YOUR GOAL >> Copy each line exactly. Leave nothing out.

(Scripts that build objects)
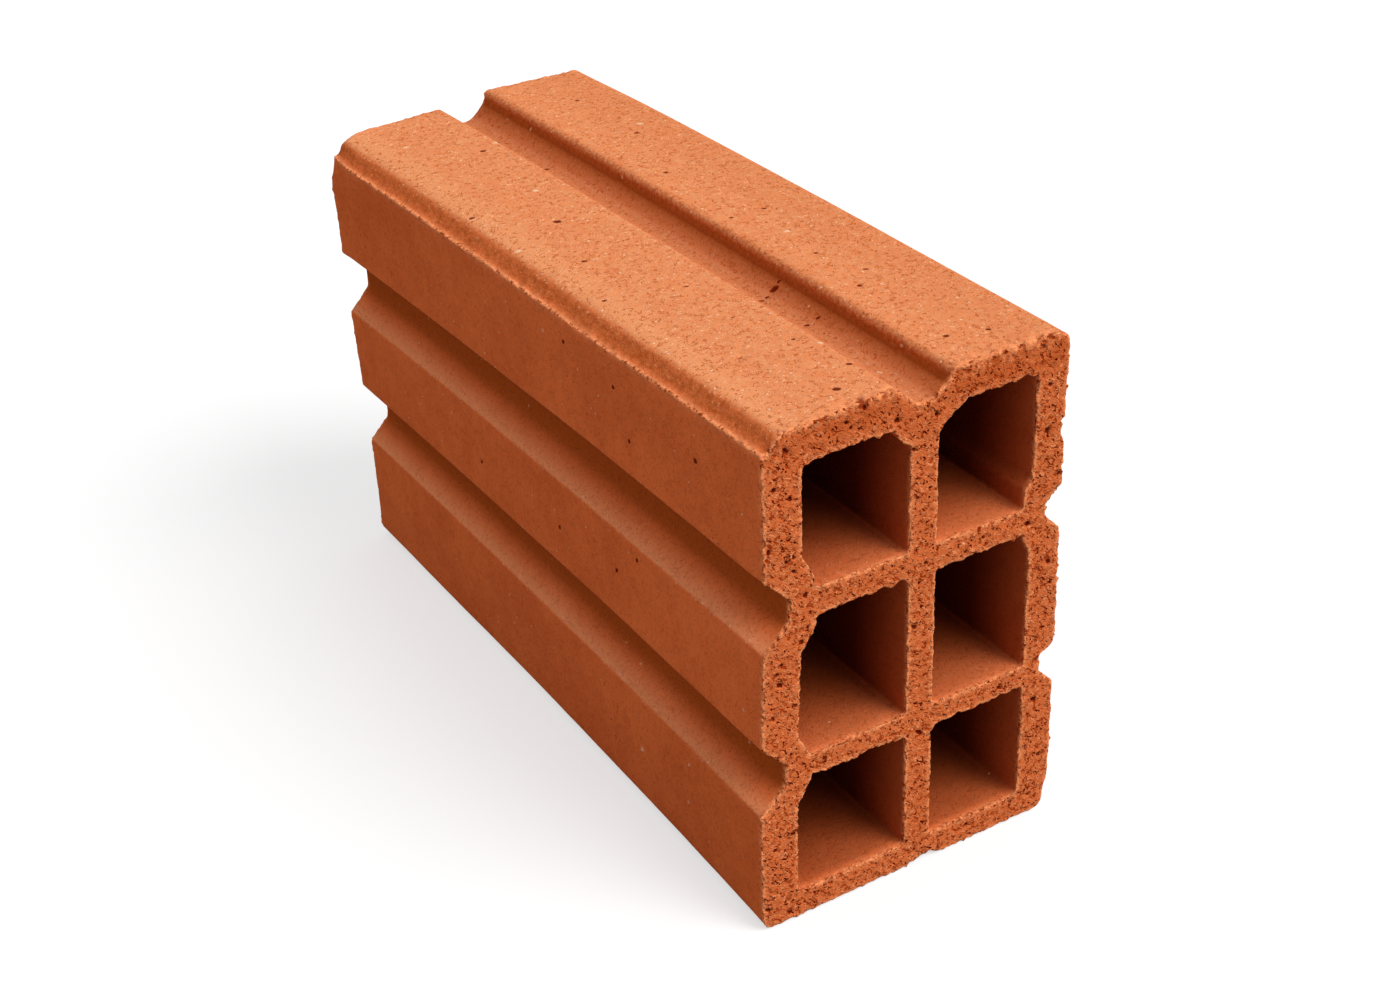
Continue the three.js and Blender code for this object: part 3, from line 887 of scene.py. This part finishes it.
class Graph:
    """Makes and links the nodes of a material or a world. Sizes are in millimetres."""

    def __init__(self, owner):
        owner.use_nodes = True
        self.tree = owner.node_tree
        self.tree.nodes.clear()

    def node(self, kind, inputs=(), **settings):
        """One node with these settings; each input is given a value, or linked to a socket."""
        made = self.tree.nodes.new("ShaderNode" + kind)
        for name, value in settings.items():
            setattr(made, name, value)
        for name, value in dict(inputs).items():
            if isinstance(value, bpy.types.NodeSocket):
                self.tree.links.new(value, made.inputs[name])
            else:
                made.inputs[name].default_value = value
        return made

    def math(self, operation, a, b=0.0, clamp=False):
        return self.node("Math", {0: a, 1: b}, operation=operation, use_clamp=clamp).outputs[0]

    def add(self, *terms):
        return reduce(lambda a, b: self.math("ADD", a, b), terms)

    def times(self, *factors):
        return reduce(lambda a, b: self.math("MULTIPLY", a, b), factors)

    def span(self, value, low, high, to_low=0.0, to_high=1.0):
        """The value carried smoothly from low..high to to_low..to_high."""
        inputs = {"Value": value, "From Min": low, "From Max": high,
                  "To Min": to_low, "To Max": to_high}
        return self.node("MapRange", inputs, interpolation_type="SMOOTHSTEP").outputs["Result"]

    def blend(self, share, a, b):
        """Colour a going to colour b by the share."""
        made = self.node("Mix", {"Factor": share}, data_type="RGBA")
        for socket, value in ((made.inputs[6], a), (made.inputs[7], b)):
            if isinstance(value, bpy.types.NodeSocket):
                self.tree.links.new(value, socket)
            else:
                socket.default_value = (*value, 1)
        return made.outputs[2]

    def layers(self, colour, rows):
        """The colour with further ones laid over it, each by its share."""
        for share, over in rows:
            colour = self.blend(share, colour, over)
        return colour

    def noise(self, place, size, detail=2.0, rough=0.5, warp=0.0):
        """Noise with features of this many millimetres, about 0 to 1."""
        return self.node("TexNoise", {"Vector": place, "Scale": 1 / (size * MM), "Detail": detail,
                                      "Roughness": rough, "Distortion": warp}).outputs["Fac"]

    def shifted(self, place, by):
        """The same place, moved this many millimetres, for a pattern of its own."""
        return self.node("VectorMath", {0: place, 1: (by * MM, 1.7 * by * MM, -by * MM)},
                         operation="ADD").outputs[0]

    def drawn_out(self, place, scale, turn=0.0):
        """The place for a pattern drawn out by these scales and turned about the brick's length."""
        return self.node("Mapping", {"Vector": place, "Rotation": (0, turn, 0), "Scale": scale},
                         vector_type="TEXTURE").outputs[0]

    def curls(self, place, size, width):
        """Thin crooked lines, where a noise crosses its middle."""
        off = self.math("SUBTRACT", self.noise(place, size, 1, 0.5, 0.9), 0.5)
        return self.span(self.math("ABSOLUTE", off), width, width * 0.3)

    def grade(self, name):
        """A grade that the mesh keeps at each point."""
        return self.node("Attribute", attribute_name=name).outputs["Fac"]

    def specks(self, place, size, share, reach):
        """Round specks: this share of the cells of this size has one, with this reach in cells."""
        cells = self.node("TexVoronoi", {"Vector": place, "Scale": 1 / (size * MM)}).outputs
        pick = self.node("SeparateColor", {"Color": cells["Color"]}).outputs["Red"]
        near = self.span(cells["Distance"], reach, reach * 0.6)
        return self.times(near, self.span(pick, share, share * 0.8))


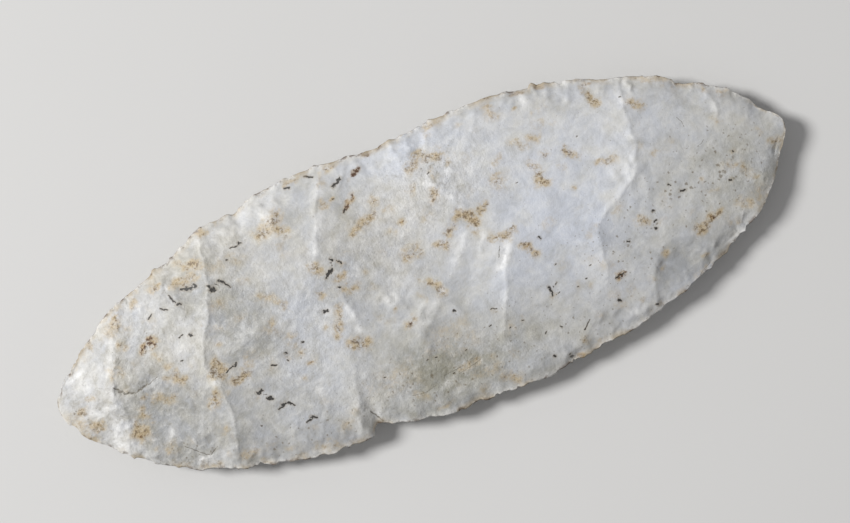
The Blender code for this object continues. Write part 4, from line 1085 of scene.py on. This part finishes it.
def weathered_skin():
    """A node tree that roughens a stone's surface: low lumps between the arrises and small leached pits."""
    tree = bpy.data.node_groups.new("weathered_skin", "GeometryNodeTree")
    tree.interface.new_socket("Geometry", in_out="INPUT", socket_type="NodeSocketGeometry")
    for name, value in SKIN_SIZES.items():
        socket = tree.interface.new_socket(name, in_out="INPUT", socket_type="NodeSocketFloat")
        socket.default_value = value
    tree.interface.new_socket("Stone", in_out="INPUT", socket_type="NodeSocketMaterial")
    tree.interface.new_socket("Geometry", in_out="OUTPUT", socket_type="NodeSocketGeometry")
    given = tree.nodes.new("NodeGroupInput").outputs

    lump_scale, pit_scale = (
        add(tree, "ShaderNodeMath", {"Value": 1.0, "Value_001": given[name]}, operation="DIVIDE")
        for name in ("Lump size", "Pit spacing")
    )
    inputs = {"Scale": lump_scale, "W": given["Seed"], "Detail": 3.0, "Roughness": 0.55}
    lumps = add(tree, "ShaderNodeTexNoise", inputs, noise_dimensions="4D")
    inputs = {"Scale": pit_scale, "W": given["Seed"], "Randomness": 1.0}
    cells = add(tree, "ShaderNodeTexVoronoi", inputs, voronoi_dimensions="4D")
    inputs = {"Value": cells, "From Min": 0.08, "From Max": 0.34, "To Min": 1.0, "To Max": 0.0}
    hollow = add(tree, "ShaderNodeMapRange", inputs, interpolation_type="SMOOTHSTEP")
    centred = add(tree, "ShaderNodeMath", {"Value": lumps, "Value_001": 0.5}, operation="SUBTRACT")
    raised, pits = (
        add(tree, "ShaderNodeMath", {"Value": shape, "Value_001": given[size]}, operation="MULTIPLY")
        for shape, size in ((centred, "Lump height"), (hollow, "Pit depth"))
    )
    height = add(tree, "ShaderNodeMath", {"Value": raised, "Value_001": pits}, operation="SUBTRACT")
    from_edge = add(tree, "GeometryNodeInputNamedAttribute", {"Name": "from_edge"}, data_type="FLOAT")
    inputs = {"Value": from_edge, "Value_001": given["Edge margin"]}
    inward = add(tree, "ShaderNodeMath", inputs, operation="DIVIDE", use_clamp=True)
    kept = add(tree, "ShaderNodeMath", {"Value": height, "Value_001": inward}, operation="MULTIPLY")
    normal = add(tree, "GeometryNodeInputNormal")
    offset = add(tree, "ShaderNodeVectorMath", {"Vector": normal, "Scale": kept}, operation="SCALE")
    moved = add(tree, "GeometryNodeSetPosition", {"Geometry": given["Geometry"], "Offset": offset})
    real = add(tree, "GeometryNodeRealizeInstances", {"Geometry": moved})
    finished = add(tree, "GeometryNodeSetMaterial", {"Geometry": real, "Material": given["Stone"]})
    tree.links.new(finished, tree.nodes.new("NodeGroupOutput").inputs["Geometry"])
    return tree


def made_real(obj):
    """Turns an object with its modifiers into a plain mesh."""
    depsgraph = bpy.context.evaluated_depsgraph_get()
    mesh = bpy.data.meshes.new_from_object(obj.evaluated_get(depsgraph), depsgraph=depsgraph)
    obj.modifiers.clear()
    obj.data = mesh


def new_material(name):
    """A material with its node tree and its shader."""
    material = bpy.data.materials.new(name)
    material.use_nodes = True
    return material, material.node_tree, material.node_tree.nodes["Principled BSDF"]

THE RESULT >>
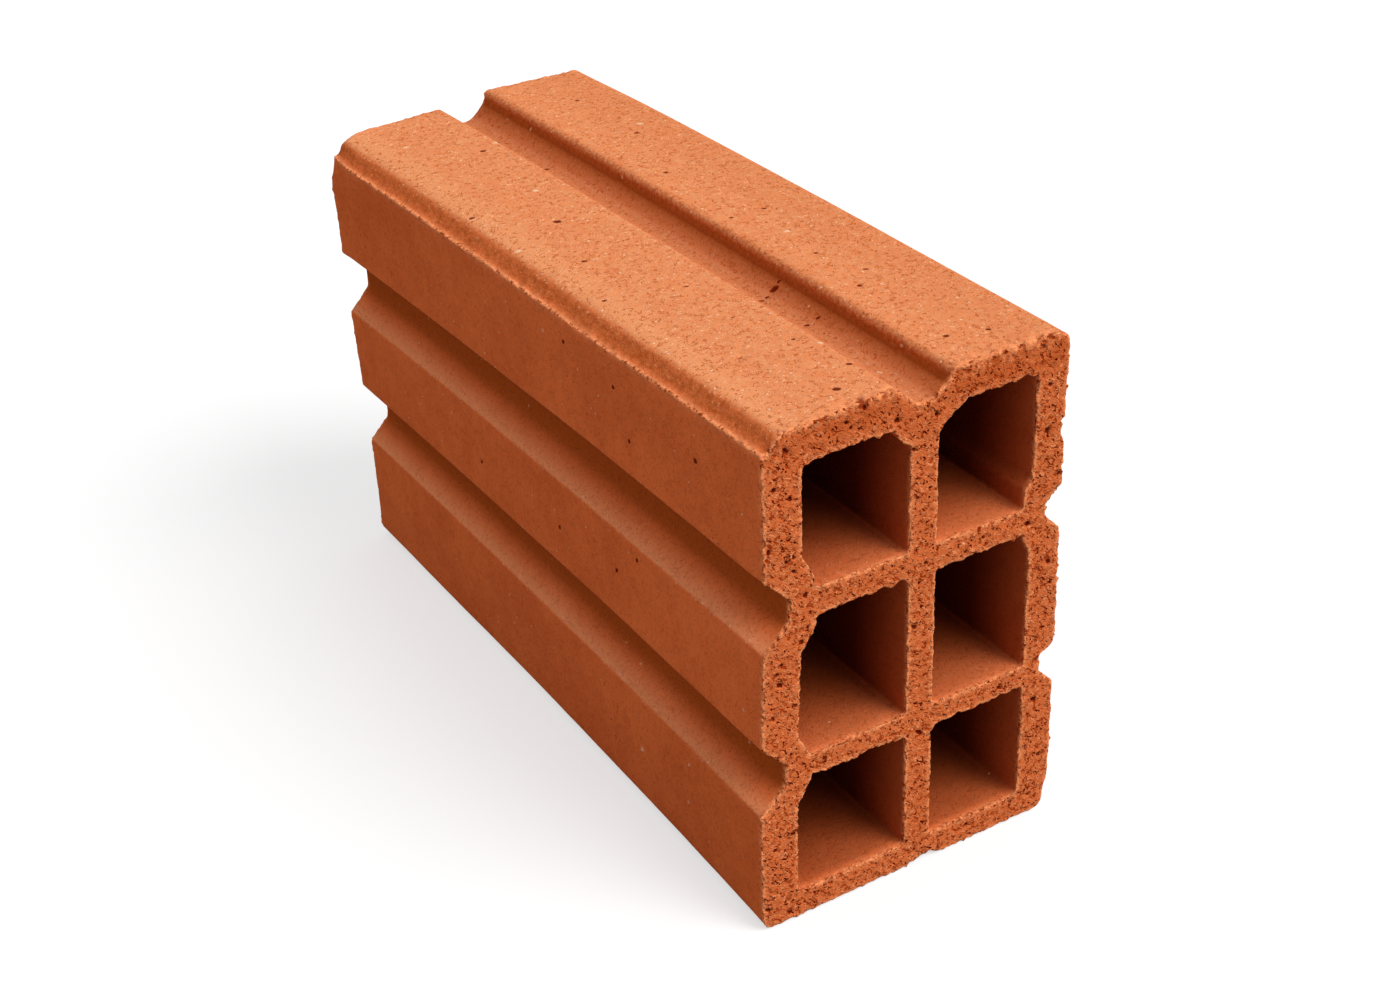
Continue the three.js and Blender code for this object: part 3, from line 887 of scene.py. This part finishes it.
class Graph:
    """Makes and links the nodes of a material or a world. Sizes are in millimetres."""

    def __init__(self, owner):
        owner.use_nodes = True
        self.tree = owner.node_tree
        self.tree.nodes.clear()

    def node(self, kind, inputs=(), **settings):
        """One node with these settings; each input is given a value, or linked to a socket."""
        made = self.tree.nodes.new("ShaderNode" + kind)
        for name, value in settings.items():
            setattr(made, name, value)
        for name, value in dict(inputs).items():
            if isinstance(value, bpy.types.NodeSocket):
                self.tree.links.new(value, made.inputs[name])
            else:
                made.inputs[name].default_value = value
        return made

    def math(self, operation, a, b=0.0, clamp=False):
        return self.node("Math", {0: a, 1: b}, operation=operation, use_clamp=clamp).outputs[0]

    def add(self, *terms):
        return reduce(lambda a, b: self.math("ADD", a, b), terms)

    def times(self, *factors):
        return reduce(lambda a, b: self.math("MULTIPLY", a, b), factors)

    def span(self, value, low, high, to_low=0.0, to_high=1.0):
        """The value carried smoothly from low..high to to_low..to_high."""
        inputs = {"Value": value, "From Min": low, "From Max": high,
                  "To Min": to_low, "To Max": to_high}
        return self.node("MapRange", inputs, interpolation_type="SMOOTHSTEP").outputs["Result"]

    def blend(self, share, a, b):
        """Colour a going to colour b by the share."""
        made = self.node("Mix", {"Factor": share}, data_type="RGBA")
        for socket, value in ((made.inputs[6], a), (made.inputs[7], b)):
            if isinstance(value, bpy.types.NodeSocket):
                self.tree.links.new(value, socket)
            else:
                socket.default_value = (*value, 1)
        return made.outputs[2]

    def layers(self, colour, rows):
        """The colour with further ones laid over it, each by its share."""
        for share, over in rows:
            colour = self.blend(share, colour, over)
        return colour

    def noise(self, place, size, detail=2.0, rough=0.5, warp=0.0):
        """Noise with features of this many millimetres, about 0 to 1."""
        return self.node("TexNoise", {"Vector": place, "Scale": 1 / (size * MM), "Detail": detail,
                                      "Roughness": rough, "Distortion": warp}).outputs["Fac"]

    def shifted(self, place, by):
        """The same place, moved this many millimetres, for a pattern of its own."""
        return self.node("VectorMath", {0: place, 1: (by * MM, 1.7 * by * MM, -by * MM)},
                         operation="ADD").outputs[0]

    def drawn_out(self, place, scale, turn=0.0):
        """The place for a pattern drawn out by these scales and turned about the brick's length."""
        return self.node("Mapping", {"Vector": place, "Rotation": (0, turn, 0), "Scale": scale},
                         vector_type="TEXTURE").outputs[0]

    def curls(self, place, size, width):
        """Thin crooked lines, where a noise crosses its middle."""
        off = self.math("SUBTRACT", self.noise(place, size, 1, 0.5, 0.9), 0.5)
        return self.span(self.math("ABSOLUTE", off), width, width * 0.3)

    def grade(self, name):
        """A grade that the mesh keeps at each point."""
        return self.node("Attribute", attribute_name=name).outputs["Fac"]

    def specks(self, place, size, share, reach):
        """Round specks: this share of the cells of this size has one, with this reach in cells."""
        cells = self.node("TexVoronoi", {"Vector": place, "Scale": 1 / (size * MM)}).outputs
        pick = self.node("SeparateColor", {"Color": cells["Color"]}).outputs["Red"]
        near = self.span(cells["Distance"], reach, reach * 0.6)
        return self.times(near, self.span(pick, share, share * 0.8))


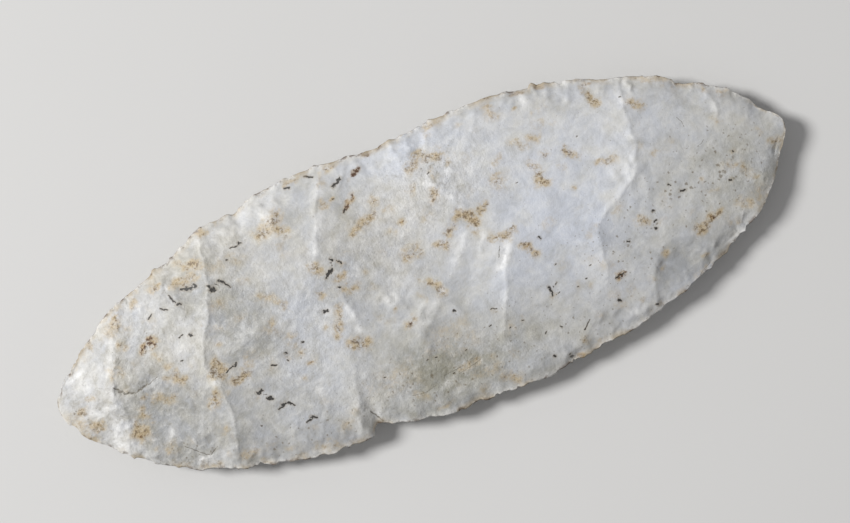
The Blender code for this object continues. Write part 4, from line 1085 of scene.py on. This part finishes it.
def weathered_skin():
    """A node tree that roughens a stone's surface: low lumps between the arrises and small leached pits."""
    tree = bpy.data.node_groups.new("weathered_skin", "GeometryNodeTree")
    tree.interface.new_socket("Geometry", in_out="INPUT", socket_type="NodeSocketGeometry")
    for name, value in SKIN_SIZES.items():
        socket = tree.interface.new_socket(name, in_out="INPUT", socket_type="NodeSocketFloat")
        socket.default_value = value
    tree.interface.new_socket("Stone", in_out="INPUT", socket_type="NodeSocketMaterial")
    tree.interface.new_socket("Geometry", in_out="OUTPUT", socket_type="NodeSocketGeometry")
    given = tree.nodes.new("NodeGroupInput").outputs

    lump_scale, pit_scale = (
        add(tree, "ShaderNodeMath", {"Value": 1.0, "Value_001": given[name]}, operation="DIVIDE")
        for name in ("Lump size", "Pit spacing")
    )
    inputs = {"Scale": lump_scale, "W": given["Seed"], "Detail": 3.0, "Roughness": 0.55}
    lumps = add(tree, "ShaderNodeTexNoise", inputs, noise_dimensions="4D")
    inputs = {"Scale": pit_scale, "W": given["Seed"], "Randomness": 1.0}
    cells = add(tree, "ShaderNodeTexVoronoi", inputs, voronoi_dimensions="4D")
    inputs = {"Value": cells, "From Min": 0.08, "From Max": 0.34, "To Min": 1.0, "To Max": 0.0}
    hollow = add(tree, "ShaderNodeMapRange", inputs, interpolation_type="SMOOTHSTEP")
    centred = add(tree, "ShaderNodeMath", {"Value": lumps, "Value_001": 0.5}, operation="SUBTRACT")
    raised, pits = (
        add(tree, "ShaderNodeMath", {"Value": shape, "Value_001": given[size]}, operation="MULTIPLY")
        for shape, size in ((centred, "Lump height"), (hollow, "Pit depth"))
    )
    height = add(tree, "ShaderNodeMath", {"Value": raised, "Value_001": pits}, operation="SUBTRACT")
    from_edge = add(tree, "GeometryNodeInputNamedAttribute", {"Name": "from_edge"}, data_type="FLOAT")
    inputs = {"Value": from_edge, "Value_001": given["Edge margin"]}
    inward = add(tree, "ShaderNodeMath", inputs, operation="DIVIDE", use_clamp=True)
    kept = add(tree, "ShaderNodeMath", {"Value": height, "Value_001": inward}, operation="MULTIPLY")
    normal = add(tree, "GeometryNodeInputNormal")
    offset = add(tree, "ShaderNodeVectorMath", {"Vector": normal, "Scale": kept}, operation="SCALE")
    moved = add(tree, "GeometryNodeSetPosition", {"Geometry": given["Geometry"], "Offset": offset})
    real = add(tree, "GeometryNodeRealizeInstances", {"Geometry": moved})
    finished = add(tree, "GeometryNodeSetMaterial", {"Geometry": real, "Material": given["Stone"]})
    tree.links.new(finished, tree.nodes.new("NodeGroupOutput").inputs["Geometry"])
    return tree


def made_real(obj):
    """Turns an object with its modifiers into a plain mesh."""
    depsgraph = bpy.context.evaluated_depsgraph_get()
    mesh = bpy.data.meshes.new_from_object(obj.evaluated_get(depsgraph), depsgraph=depsgraph)
    obj.modifiers.clear()
    obj.data = mesh


def new_material(name):
    """A material with its node tree and its shader."""
    material = bpy.data.materials.new(name)
    material.use_nodes = True
    return material, material.node_tree, material.node_tree.nodes["Principled BSDF"]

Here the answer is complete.